Elleser conferma: «Stiamo lavorando a forme rurali di organizzazione economica privilegiando attività come l’agricoltura, la pesca e la tessitura. Politicamente stiamo organizzando il nostro “no” all’istituzione della Commissione Elettrica Messicana che nella regione di Morelos, attraverso il Pim (Proyecto Integral Morelo) intende coprire l’assalto delle multinazionali ai nostri territori.

Di fronte al nostro “no” il Governo ha deciso di interfacciarsi con noi attraverso le organizzazioni paramilitari legate ai narcos. E questa non è una novità, anche in un passato più o meno recente abbiamo assistito di vere e proprie stragi nei confronti delle comunità indigene, attuate da gruppi paramilitari, con un ruolo giocato dall’esercito messicano nell’orchestrare gli attacchi armati.

Nei nostri territori hanno cominciato a circolare strani personaggi che dicono alla gente: “E’ meglio vendere le terre… vi facciamo un’offerta che non si può rifiutare… volete argento o piombo?… scegliete voi… questo progetto si farà in ogni caso”.

Noi non abbiamo ceduto e questi gruppi hanno cominciato a entrare nelle nostre terre, hanno violato gli articoli della costituzione, non hanno rispettato l’articolo della Convenzione Internazionale del Lavoro che prevede l’obbligo di consultazione del popolo indigeno.

Hanno cercato di impaurirci in modo autoritario, ma non ce l’hanno fatta. Ci siamo organizzati con le mobilitazioni e le azioni legali e abbiamo detto a tutti che il presidente Obrador ha tradito il popolo messicano… Come fece il presidente Madero con Emiliano Zapata.

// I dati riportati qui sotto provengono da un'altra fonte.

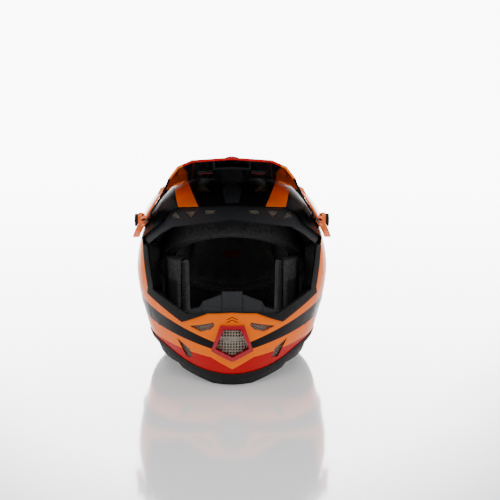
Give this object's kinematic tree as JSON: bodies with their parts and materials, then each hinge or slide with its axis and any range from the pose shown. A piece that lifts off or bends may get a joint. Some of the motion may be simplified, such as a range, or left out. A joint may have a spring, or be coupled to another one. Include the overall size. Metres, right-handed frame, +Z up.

Il Governo federale, dopo le nostre lotte, ha costituito una specie di consulta. Due giorni prima che la consultasi riunisse hanno assassinato il nostro compagno Samir Flores Soberanes. Samir era un contadino, un fabbro, un insegnate e uno zapatasti. Era la voce della radio di Amilcingo e il suo attivismo contro Proyecto Integral Morelos gli è costata la vita alcuni giorno dopo una sua dichiarazione pubblica in cui faceva i nomi delle imprese coinvolte nel mega-progetto.

Con l’assassinio di Samir abbiamo visto cosa si porta dietro il loro “progresso”. Noi vogliamo giustizia per la morte di Samir, impediremo i depistamenti, oltre agli assassini vogliamo conoscere i nomi dei mandanti… Continueremo a lottare».